Key Takeaways
- Microsoft has purchased Fungible, a Silicon Valley startup focused on data center storage and networking.
- The Fungible team will integrate into Microsoft’s datacenter infrastructure engineering group to advance data processing unit development.
- The deal follows Fungible’s previous $200 million Series C round and recent workforce reductions.
Microsoft has moved to deepen its grip on next-generation datacenter infrastructure by acquiring Fungible, a 6-year-old startup known for its data processing unit technology and high-efficiency storage and networking architecture. The company confirmed the acquisition along with plans to fold Fungible’s engineering group directly into Microsoft’s internal datacenter infrastructure teams. The goal is to accelerate work on data processing units, network design strategies, and the hardware systems that sit underneath Microsoft’s cloud footprint.
Here is where things get interesting. Fungible has long been positioned as one of the small group of companies trying to rethink how datacenters handle both east-west traffic and computational overhead. Rather than pushing all the work onto CPUs or GPUs, their technology distributes tasks to specialized data processing units that offload data movement, security operations, storage services, and other bandwidth-heavy tasks. If you follow hyperscale cloud trends, this shift toward offload engines is not surprising. Amazon Web Services and Google have invested in similar architectures that reduce CPU bottlenecks and free up resources for customer workloads.

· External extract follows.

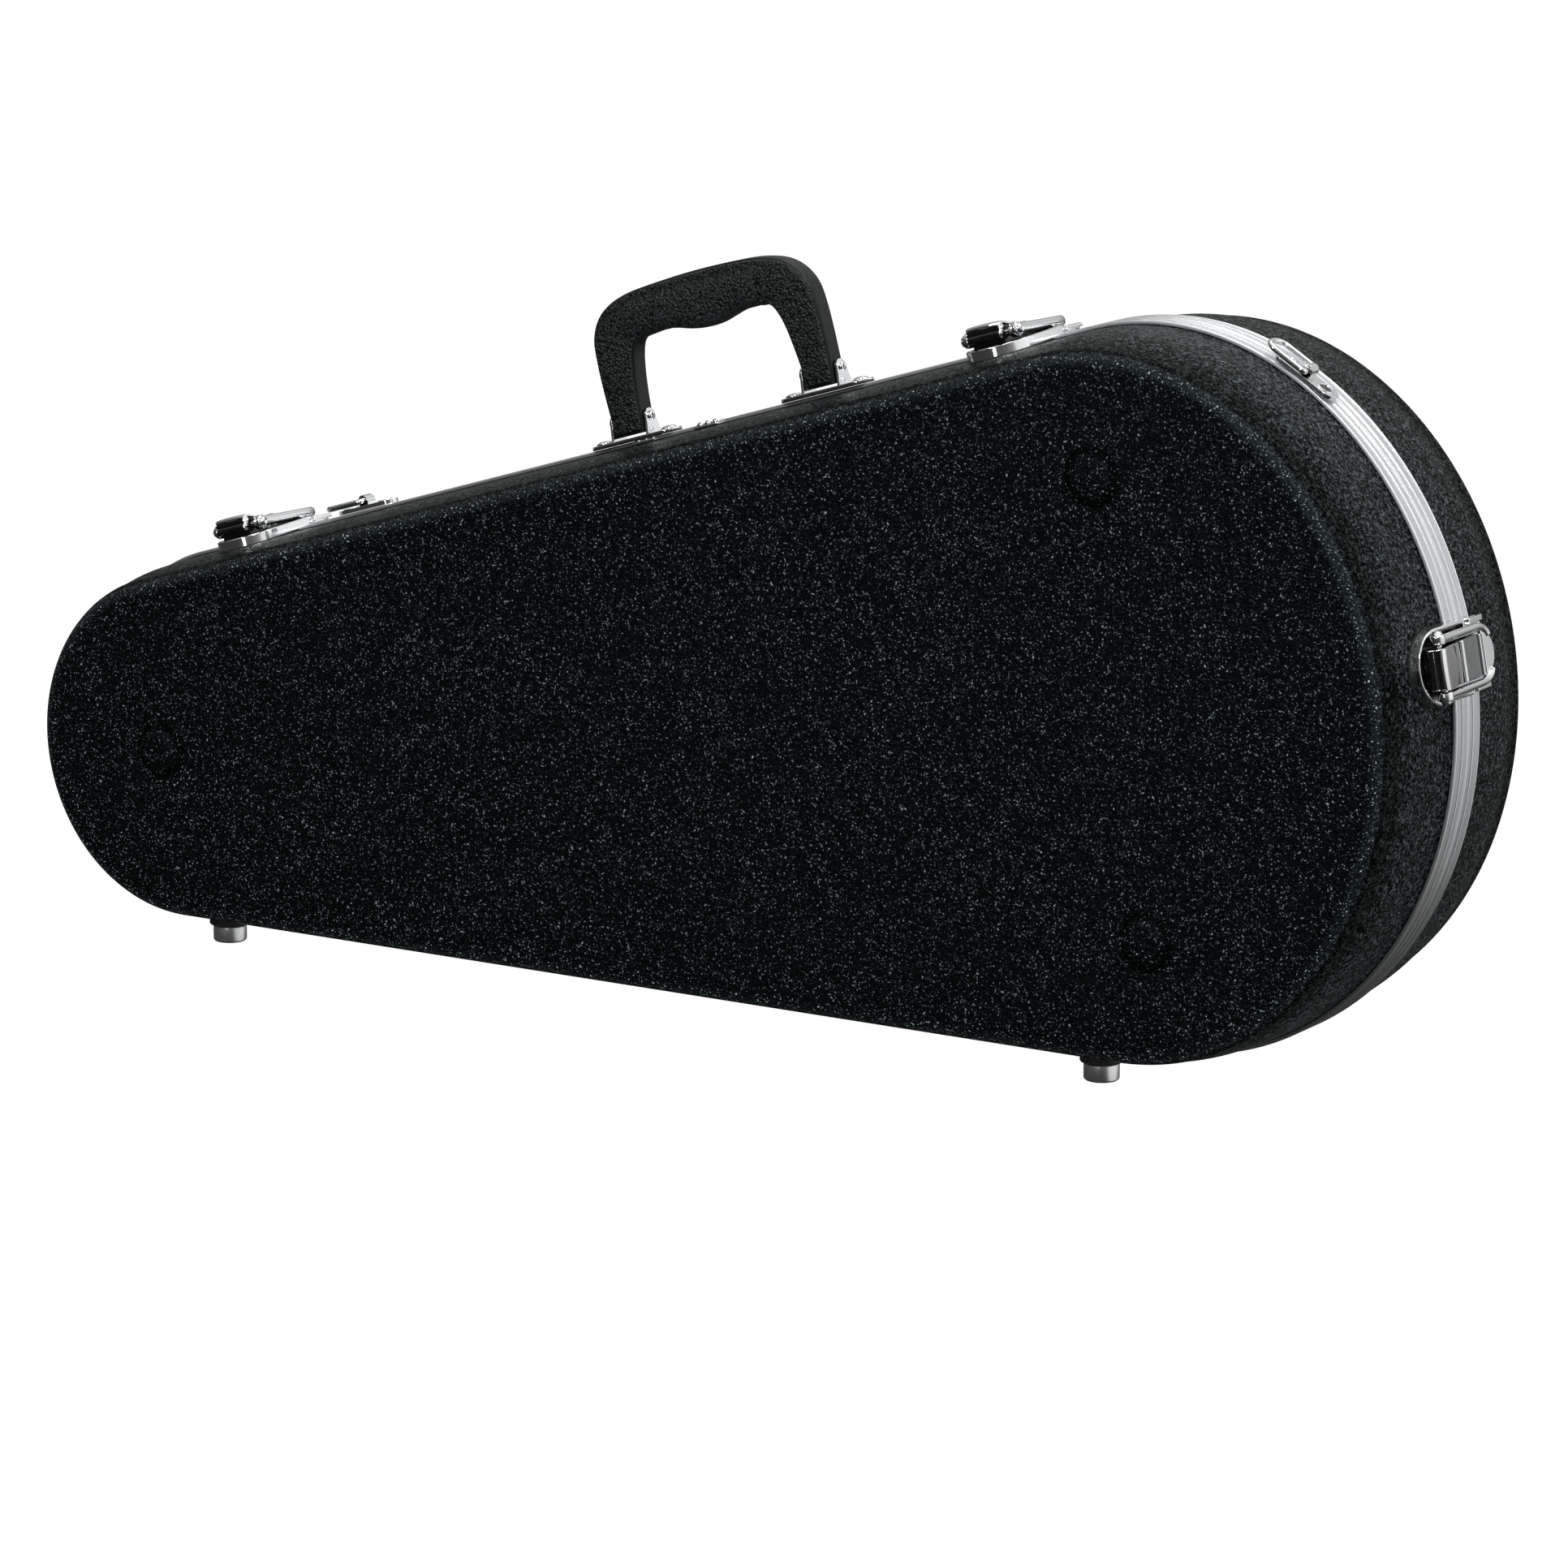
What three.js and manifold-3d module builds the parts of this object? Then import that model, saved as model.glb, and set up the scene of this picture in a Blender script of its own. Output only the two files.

Microsoft’s announcement was brief, although the company did note publicly that the Fungible team will work on multiple data processing unit solutions and hardware innovations. The phrasing suggests both incremental improvement and new product directions. One small question that emerges here is how quickly Microsoft will move to fold Fungible’s technology into Azure production environments. Some parts could show up quietly inside backend services, while others may surface more visibly in Azure infrastructure updates.
Fungible itself brings an unusual pedigree. The company was founded by Pradeep Sindhu, who previously co-founded Juniper Networks, and Bertrand Serlet, who once led engineering at Apple. The startup raised a $200 million Series C round in 2019, led by SoftBank, giving it the capital necessary to build custom hardware, software, and a full-stack solution for hyperscale data operations. Though well-funded, Fungible cut its workforce in August, a reminder of how difficult it can be for specialized silicon companies to operate independently. The market for custom DPUs is promising but capital intensive.
Some industry analysts had sized the deal at around $190 million, a figure reported earlier by outlets tracking the acquisition. That number has not been confirmed directly by Microsoft, but it does reflect the type of strategic pricing common when hyperscalers acquire niche silicon or networking firms. Microsoft has been increasingly active in that space. The company previously invested in its own network interface card work, internal accelerators, and specialized hardware to support artificial intelligence training loads. When viewed from that angle, the Fungible acquisition is consistent with a broader pattern.
A small tangent here, because it matters for context. Over the last three years, cloud providers have started building more of their hardware in-house, especially anything tied to AI, networking, and confidential computing. AWS has its Nitro system, Google has its own tensor processors and custom networking stack, and Microsoft has been moving quickly with its Maia and Cobalt chip programs. Adding Fungible’s technology and engineering talent gives Microsoft another piece of that vertical integration puzzle. Why rely only on external vendors if you can design and optimize the entire chain from silicon to service delivery?
The Silicon Valley location of Fungible also means Microsoft gains access to a team used to building both software and silicon. That combination is harder to find than it might appear. The company built not only the DPUs but also the associated control plane and distributed data services. For Microsoft, which runs one of the world’s largest data center networks, those assets are attractive in terms of both performance and cost efficiency.
For enterprise customers, the implications will not be immediate. Most of Microsoft’s infrastructure changes happen behind the scenes, visible only through incremental performance improvements or new capabilities that show up in Azure SKUs. Still, the long-term arc points toward more specialized hardware in cloud providers’ stacks. This raises a natural question. Will enterprises eventually need to understand DPU architectures the same way they learned about GPUs over the last decade? Possibly, although Microsoft tends to abstract away lower-level details unless customers want direct access.
There is also the competitive dynamic to consider. As cloud workloads expand, especially AI-oriented ones, reducing overhead becomes a cost and performance imperative. DPUs can help handle encryption, storage routing, compression, and network virtualization without burdening general-purpose compute. When multiplied across thousands of racks, these efficiency gains matter financially. That pressure pushes cloud providers to either design or acquire the technology they need, and in this case, acquisition was the faster route for Microsoft.
In the end, the purchase positions Microsoft to strengthen the underlying fabric of Azure. It brings in a team with deep experience, technology that fits the company’s current trajectory, and intellectual property that helps it compete with other hyperscale cloud players. Even though not every acquisition reshapes the landscape immediately, this one hints at the direction major providers are heading as they prepare for the next decade of datacenter architecture.